Given information:
begin
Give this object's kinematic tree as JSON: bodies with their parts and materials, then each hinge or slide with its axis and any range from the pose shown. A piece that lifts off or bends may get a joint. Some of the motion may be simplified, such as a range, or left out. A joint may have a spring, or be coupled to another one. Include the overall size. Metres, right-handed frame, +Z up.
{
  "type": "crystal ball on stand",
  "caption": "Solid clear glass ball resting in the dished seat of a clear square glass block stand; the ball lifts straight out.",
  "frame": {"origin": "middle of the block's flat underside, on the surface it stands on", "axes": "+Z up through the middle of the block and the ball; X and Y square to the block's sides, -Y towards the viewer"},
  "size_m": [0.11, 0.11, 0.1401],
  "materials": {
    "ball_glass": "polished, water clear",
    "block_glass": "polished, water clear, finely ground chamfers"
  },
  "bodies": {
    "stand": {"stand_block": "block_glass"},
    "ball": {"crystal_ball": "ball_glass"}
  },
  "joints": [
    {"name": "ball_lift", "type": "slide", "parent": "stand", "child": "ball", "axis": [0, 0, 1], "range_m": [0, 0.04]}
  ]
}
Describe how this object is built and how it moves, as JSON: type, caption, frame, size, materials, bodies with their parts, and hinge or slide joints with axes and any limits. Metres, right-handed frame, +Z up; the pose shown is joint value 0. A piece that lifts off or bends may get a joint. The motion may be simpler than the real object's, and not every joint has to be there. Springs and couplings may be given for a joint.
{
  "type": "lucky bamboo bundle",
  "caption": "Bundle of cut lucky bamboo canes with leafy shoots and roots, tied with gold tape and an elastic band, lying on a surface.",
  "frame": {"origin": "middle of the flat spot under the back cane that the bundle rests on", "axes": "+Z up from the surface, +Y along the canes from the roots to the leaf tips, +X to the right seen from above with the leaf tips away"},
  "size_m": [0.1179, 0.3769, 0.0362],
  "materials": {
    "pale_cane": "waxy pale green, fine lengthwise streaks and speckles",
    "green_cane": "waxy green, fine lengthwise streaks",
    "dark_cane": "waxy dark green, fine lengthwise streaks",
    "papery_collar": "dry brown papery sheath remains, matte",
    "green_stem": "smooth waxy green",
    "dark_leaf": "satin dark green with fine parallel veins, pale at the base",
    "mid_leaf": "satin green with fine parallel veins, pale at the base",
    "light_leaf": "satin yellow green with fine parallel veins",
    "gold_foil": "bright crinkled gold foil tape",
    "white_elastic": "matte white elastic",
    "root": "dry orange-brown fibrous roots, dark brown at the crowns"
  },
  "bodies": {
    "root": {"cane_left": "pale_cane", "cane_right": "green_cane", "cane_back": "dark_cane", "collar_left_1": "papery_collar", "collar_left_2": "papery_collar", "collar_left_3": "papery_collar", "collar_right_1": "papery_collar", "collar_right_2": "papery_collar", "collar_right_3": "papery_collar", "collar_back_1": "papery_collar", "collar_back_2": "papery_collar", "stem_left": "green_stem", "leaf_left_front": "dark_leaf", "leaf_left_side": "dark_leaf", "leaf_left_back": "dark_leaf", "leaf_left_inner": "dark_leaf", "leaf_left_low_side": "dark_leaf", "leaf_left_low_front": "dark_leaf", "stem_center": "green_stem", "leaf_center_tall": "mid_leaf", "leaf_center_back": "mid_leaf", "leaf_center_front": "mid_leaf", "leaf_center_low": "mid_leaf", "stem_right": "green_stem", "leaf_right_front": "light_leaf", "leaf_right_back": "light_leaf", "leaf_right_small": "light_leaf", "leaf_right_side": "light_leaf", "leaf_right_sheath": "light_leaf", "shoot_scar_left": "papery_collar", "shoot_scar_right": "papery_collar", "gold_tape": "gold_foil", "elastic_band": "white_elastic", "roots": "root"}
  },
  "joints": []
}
end
Transcribe all of the entries without altering anything.

Final result:
Give this object's kinematic tree as JSON: bodies with their parts and materials, then each hinge or slide with its axis and any range from the pose shown. A piece that lifts off or bends may get a joint. Some of the motion may be simplified, such as a range, or left out. A joint may have a spring, or be coupled to another one. Include the overall size. Metres, right-handed frame, +Z up.
{
  "type": "crystal ball on stand",
  "caption": "Solid clear glass ball resting in the dished seat of a clear square glass block stand; the ball lifts straight out.",
  "frame": {"origin": "middle of the block's flat underside, on the surface it stands on", "axes": "+Z up through the middle of the block and the ball; X and Y square to the block's sides, -Y towards the viewer"},
  "size_m": [0.11, 0.11, 0.1401],
  "materials": {
    "ball_glass": "polished, water clear",
    "block_glass": "polished, water clear, finely ground chamfers"
  },
  "bodies": {
    "stand": {"stand_block": "block_glass"},
    "ball": {"crystal_ball": "ball_glass"}
  },
  "joints": [
    {"name": "ball_lift", "type": "slide", "parent": "stand", "child": "ball", "axis": [0, 0, 1], "range_m": [0, 0.04]}
  ]
}
Describe how this object is built and how it moves, as JSON: type, caption, frame, size, materials, bodies with their parts, and hinge or slide joints with axes and any limits. Metres, right-handed frame, +Z up; the pose shown is joint value 0. A piece that lifts off or bends may get a joint. The motion may be simpler than the real object's, and not every joint has to be there. Springs and couplings may be given for a joint.
{
  "type": "lucky bamboo bundle",
  "caption": "Bundle of cut lucky bamboo canes with leafy shoots and roots, tied with gold tape and an elastic band, lying on a surface.",
  "frame": {"origin": "middle of the flat spot under the back cane that the bundle rests on", "axes": "+Z up from the surface, +Y along the canes from the roots to the leaf tips, +X to the right seen from above with the leaf tips away"},
  "size_m": [0.1179, 0.3769, 0.0362],
  "materials": {
    "pale_cane": "waxy pale green, fine lengthwise streaks and speckles",
    "green_cane": "waxy green, fine lengthwise streaks",
    "dark_cane": "waxy dark green, fine lengthwise streaks",
    "papery_collar": "dry brown papery sheath remains, matte",
    "green_stem": "smooth waxy green",
    "dark_leaf": "satin dark green with fine parallel veins, pale at the base",
    "mid_leaf": "satin green with fine parallel veins, pale at the base",
    "light_leaf": "satin yellow green with fine parallel veins",
    "gold_foil": "bright crinkled gold foil tape",
    "white_elastic": "matte white elastic",
    "root": "dry orange-brown fibrous roots, dark brown at the crowns"
  },
  "bodies": {
    "root": {"cane_left": "pale_cane", "cane_right": "green_cane", "cane_back": "dark_cane", "collar_left_1": "papery_collar", "collar_left_2": "papery_collar", "collar_left_3": "papery_collar", "collar_right_1": "papery_collar", "collar_right_2": "papery_collar", "collar_right_3": "papery_collar", "collar_back_1": "papery_collar", "collar_back_2": "papery_collar", "stem_left": "green_stem", "leaf_left_front": "dark_leaf", "leaf_left_side": "dark_leaf", "leaf_left_back": "dark_leaf", "leaf_left_inner": "dark_leaf", "leaf_left_low_side": "dark_leaf", "leaf_left_low_front": "dark_leaf", "stem_center": "green_stem", "leaf_center_tall": "mid_leaf", "leaf_center_back": "mid_leaf", "leaf_center_front": "mid_leaf", "leaf_center_low": "mid_leaf", "stem_right": "green_stem", "leaf_right_front": "light_leaf", "leaf_right_back": "light_leaf", "leaf_right_small": "light_leaf", "leaf_right_side": "light_leaf", "leaf_right_sheath": "light_leaf", "shoot_scar_left": "papery_collar", "shoot_scar_right": "papery_collar", "gold_tape": "gold_foil", "elastic_band": "white_elastic", "roots": "root"}
  },
  "joints": []
}